ORDERED that the judgment is affirmed.
[1–3] Contrary to the defendant’s contention, the Supreme Court providently exercised its discretion in proceeding with the trial in the defendant’s absence. "A defendant’s right to be present at a criminal trial is encompassed within the confrontation clauses of the State and Federal Constitutions" (People v. Parker, 57 N.Y.2d 136, 139, 454 N.Y.S.2d 967, 440 N.E.2d 1313; see People v. George, 219 A.D.3d 502, 502, 192 N.Y.S.3d 258). "However, a defendant may ‘forfeit that right by deliberately absenting himself [or herself] from the proceedings’ " (People v. George, 219 A.D.3d at 502, 192 N.Y.S.3d 258, quoting People v. Pierotti, 208 A.D.3d 1254, 1254, 174 N.Y.S.3d 754 [internal quotation marks omitted]; see People v. Sanchez, 65 N.Y.2d 436, 443-444, 492 N.Y.S.2d 577, 482 N.E.2d 56). "[B]efore proceeding in the defendant’s absence, the court has an obligation to inquire into the surrounding circumstances to determine if the defendant’s absence is deliberate and to recite on the record the reasons for its finding" (People v. Ramos, 179 A.D.3d 842, 843, 117 N.Y.S.3d 96 [internal quotation marks omitted]; see People v. George, 219 A.D.3d at 502, 192 N.Y.S.3d 258).

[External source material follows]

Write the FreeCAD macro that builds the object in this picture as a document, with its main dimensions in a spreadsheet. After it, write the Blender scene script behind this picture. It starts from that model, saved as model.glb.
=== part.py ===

[4] Here, the record supports the Supreme Court’s determination, made after a hearing, that the defendant’s absence was deliberate and that his conduct "unambiguously [indicated] a defiance of the process of law" sufficient to effect a forfeiture of his right to be present (People v. Sanchez, 65 N.Y.2d at 444, 492 N.Y.S.2d 577, 482 N.E.2d 56; see People v. George, 219 A.D.3d at 502, 192 N.Y.S.3d 258). The record reflects that on November 26, 2018, after the court informed the parties that it would proceed with jury selection, the defendant absconded during a brief recess, that the defendant did not appear throughout the duration of a hearing pursuant to (People v. Parker, 57 N.Y.2d 136, 454 N.Y.S.2d 967, 440 N.E.2d 1313), which concluded on November 29, 2018, and that efforts to locate the defendant were fruitless. Moreover, the record shows that the court satisfied its obligation to consider "all appropriate factors" before proceeding with the trial in absentia (People v. Parker, 57 N.Y.2d at 142, 454 N.Y.S.2d 967, 440 N.E.2d 1313; see People v. Baynes, 162 A.D.3d 897, 898, 79 N.Y.S.3d 86 ). Thus, the court providently exercised its discretion in determining that the defendant forfeited his right to be present and in proceeding with the trial in his absence.
[5–7] The defendant’s contention that he was deprived of a fair trial by Certain remarks made by the prosecutor during summation is largely unpreserved for appellate review, as, with respect to the majority of the remarks at issue, defense counsel either failed to object, raised only generalized objections, or failed to request additional relief when the Supreme Court sustained his objections (see CPL 470.05[2]; People v. Flowers, 213 A.D.3d 692, 693, 182 N.Y.S.3d 237; People v. Munnerlyn, 193 A.D.3d 981, 982, 142 N.Y.S.3d 837). In any event, the remarks at issue either were fair comment on the evidence and the reasonable inferences to be drawn therefrom, fair response to arguments made by defense counsel in summation, or otherwise do not warrant reversal (see People v. Broderick 199 A.D.3d 696, 697, 153 N.Y.S.3d 899; People v. Burns, 183 A.D.3d 835, 836, 122 N.Y.S.3d 540). Contrary to the defendant’s contention, the curative instructions provided by the court were sufficient to mitigate any potential prejudice caused by the prosecutor’s statement during summation that the defendant and another individual arrested with the defendant "do burglaries together" (see People v. Heide, 84 N.Y.2d 943, 944, 620 N.Y.S.2d 814, 644 N.E.2d 1370; People v. Pooler, 226 A.D.3d 705, 209 N.Y.S.3d 64).
The defendant’s remaining contentions are unpreserved for appellate review and, in any event, without merit.
DUFFY, J.P., CONNOLLY, WOOTEN and VENTURA, JJ., concur.